Obama appears firm in advocating a value-based international trade system,
urging negotiations with the EU on a trade arrangement that will take labor and
environmental factors into account. Obama has suggested revising NAFTA (the
North American Free Trade Agreement) to allow similar considerations. Though he
has not said much about China, Obama has indeed indicated that his
administration will "use all the diplomatic avenues available to seek a change
in China's currency practice" to balance US economic relations with China.

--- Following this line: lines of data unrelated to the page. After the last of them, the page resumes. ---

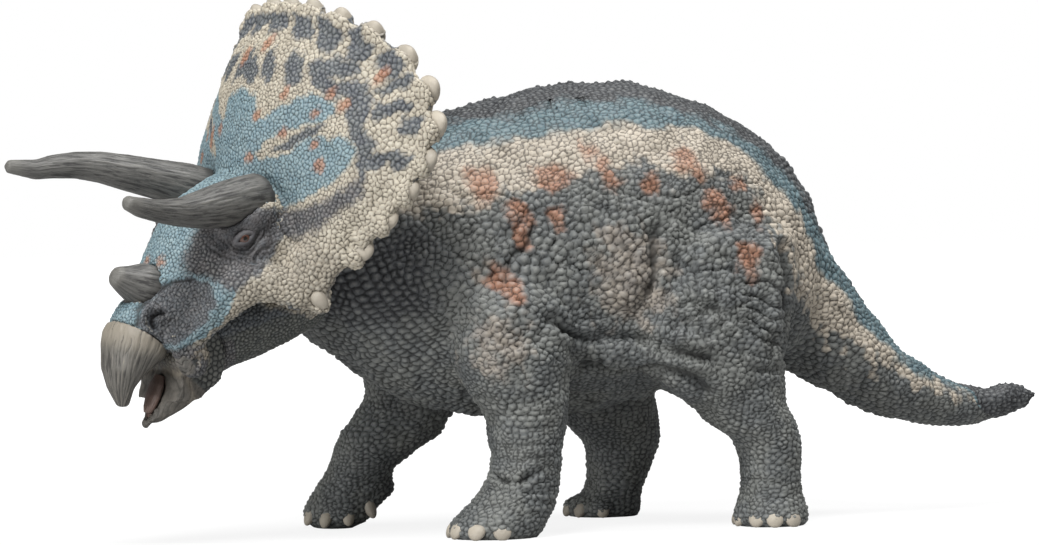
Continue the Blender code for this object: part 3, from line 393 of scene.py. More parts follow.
arm = np.minimum(np.hypot(p[:, 0] + 16, p[:, 1] + 20), np.hypot(p[:, 0] + 30, p[:, 1] - 28))
reach = np.hypot(p[:, 0] + 5, p[:, 2] - 85)
turn = np.degrees(np.arctan2(85 - p[:, 2], -(p[:, 0] + 5)))
chest = (reach > 44) & (turn > 14) & (turn < 86) & (arm > 15) & (p[:, 2] > 24)
flank = (p[:, 2] > 20).astype(float)
spacing = 1.30 + 0.22 * wobble(p, 12, 21)
spacing += 0.62 * bell(np.hypot(p[:, 0] + 14, p[:, 2] - 60), 17) * flank
spacing += 0.20 * bell(np.hypot(p[:, 0] - 8, p[:, 2] - 70), 12) * flank
spacing -= 0.28 * ramp(p[:, 2], 70, 82)
spacing -= 0.10 * ramp(34 - p[:, 2], 0, 16)
spacing -= 0.20 * ramp(-n[:, 2], 0.4, 0.85) * flank
spacing = np.where(p[:, 0] > 58, 1.50 - 0.6 * ramp(p[:, 0], 72, 126) + 0.15 * wobble(p, 8, 22), spacing)
spacing = np.where(chest, 1.9, spacing)
q = stretch(p)
some = slice(None, None, 3)
ridge = []
for x in np.arange(-56, 127, 2.3):
    row = np.flatnonzero(np.abs(p[:, 0] - x) < 0.4)
    if len(row):
        ridge.append(q[row[np.argmax(p[row, 2])]])
cells = grid_centres(q[chest], (turn[chest] + 0.8 * wobble(p[chest], 14, 6)) * 0.52,
                     np.arctan2(p[chest, 1] - MIDDLE_Y, reach[chest] - 30) * 13.0)
first = np.array(list(cells) + ridge)
centres = scatter_centres(q[some], spacing[some] * (0.95 + 0.22 * wobble(p[some], 3.5, 23)), first, 11)
centres = even_out(centres, q[some], len(first), 1)
rng = np.random.default_rng(4)
lift_of = rng.uniform(-1, 1, len(centres))
tone_of = rng.uniform(-1, 1, len(centres))
tilt_of = rng.normal(size=(len(centres), 3)) * 0.09
warped = q + np.stack([wobble(p, 1.7, 51), wobble(p, 1.7, 52), wobble(p, 1.7, 53)], 1) * 0.16
free = np.arange(len(centres)) >= len(first)
own, edge = find_scales(warped, centres, free * (0.20 * lift_of + 0.12 * tone_of))
half = mean_of(spacing, own, len(centres)) * 0.5
t = np.clip(edge / (0.95 * half[own]), 0, 1)
dome = np.sqrt(1 - (1 - t) ** 2)
crown = 1 - np.clip(np.linalg.norm(q - centres[own], axis=1) / (1.30 * half[own]), 0, 1) ** 2
dome = 0.60 * dome + 0.40 * crown           # a pebble: steep at its edge and still round on top
is_ridge = (own >= len(cells)) & (own < len(first))
height = 0.78 * half[own] * (1 + 0.35 * lift_of[own])
height = np.where(chest, 0.80 * half[own], height)
height *= 1 - 0.30 * ramp(p[:, 2], 76, 90) * (p[:, 0] < 55)
height = np.where(is_ridge, 0.85, height)
height *= ramp(p[:, 2], 0.3, 2.0)
relief = height * (dome - 0.35) + ((q - centres[own]) * tilt_of[own]).sum(1) * dome
p = p + n * relief[:, None]
p[:, 2] = np.maximum(p[:, 2], 0.02)
write(body.data, p)

# paint on the body: dark ridge, blue band, cream band, then slate, with rust-coloured spots; the ridge's dark
# coat also covers the neck under the frill as painted shade
BACK_LINE = ((-90, 84), (-45, 92), (-27, 95), (-13, 96.5), (-1, 99), (11, 100), (20, 100),
             (30, 98), (44, 92.5), (57, 84), (68, 68), (80, 53), (92, 41), (104, 32))
BLUE_LINE = ((-90, 78), (-45, 85), (-32, 88), (-18, 90.5), (2, 93.5), (20, 94.5), (31, 93),
             (42, 90), (53, 80.5), (60, 71), (64, 62), (71, 55), (79, 46.5), (88, 38.5), (96, 33),
             (108, 27.5))
CREAM_LINE = ((-90, 68), (-45, 74), (-34, 76), (-21, 76), (-16, 79.5), (-9, 80), (-1, 83.5),
              (7, 83.5), (12, 86), (20, 86), (23, 82.5), (30, 82.5), (36, 83.5), (44, 82), (48, 71),
              (53, 62), (59, 51), (67, 43), (79, 37), (88, 32.5), (96, 28.5), (108, 26.5))
SPOTS = ((-21.5, 81, 3.2, 4.4), (-5, 82.5, 4.0, 3.6), (4, 88, 1.8, 2.4), (7, 85, 2.2, 2.4),
         (9.5, 82, 1.8, 2.2), (28, 86.5, 3.6, 2.6), (31, 84, 1.8, 2.8), (18.5, 80.5, 2.4, 2.6),
         (-14.5, 74.5, 2.6, 2.8), (-13.8, 70, 2.7, 3.4), (-5, 73.5, 2.2, 2.4), (-20, 60, 2.4, 3.0),
         (-18, 56.5, 2.4, 2.4), (34, 76.5, 2.6, 2.8), (36, 73.5, 2.6, 2.6), (41, 62, 2.4, 3.4),
         (46, 73.5, 1.4, 2.0), (42, 80, 1.4, 1.6))
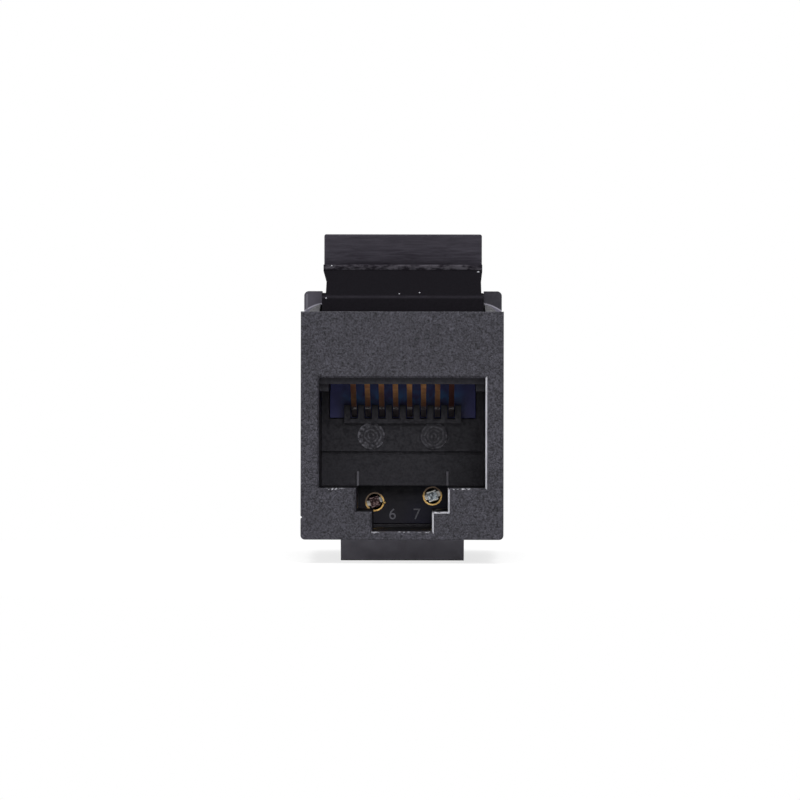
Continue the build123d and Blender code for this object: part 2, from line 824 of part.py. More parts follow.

Overall, Obama appears to take a tougher position on China regarding issues of
trade, currency, and environment/climate as well the protection of intellectual
property rights (IPRs).
McCain has also stressed the need to keep China committed to international
trade rules, protecting IPRs, reducing tariffs of manufacturing industries, and
honoring the promise for a market-oriented currency exchange rate. In the
meantime, he has noted that to assure US leadership, America shall seek
international cooperation rather than isolation, and global free trade rather
than national protectionism. He has also suggested that the United States
should provide necessary low-carbon-emission technology to China and India
because it would benefit America.
Whether Americans elect McCain or Obama as the next president of the United
States, there is likely to be less volatility in bilateral relations and fewer
concerns in Beijing that there will be any major policy shift in US-China
policy compared to previous elections.
Shen Dingli is a professor and director of the Center for American
Studies at Fudan University. He is also the executive dean of Fudan's Institute
of International Studies. He has a PhD in physics and did arms control post-doc
at Princeton University from 1989-1991. He was an Eisenhower Fellow (1997) and
advisor to the UN secretary general for strategic planning (2002).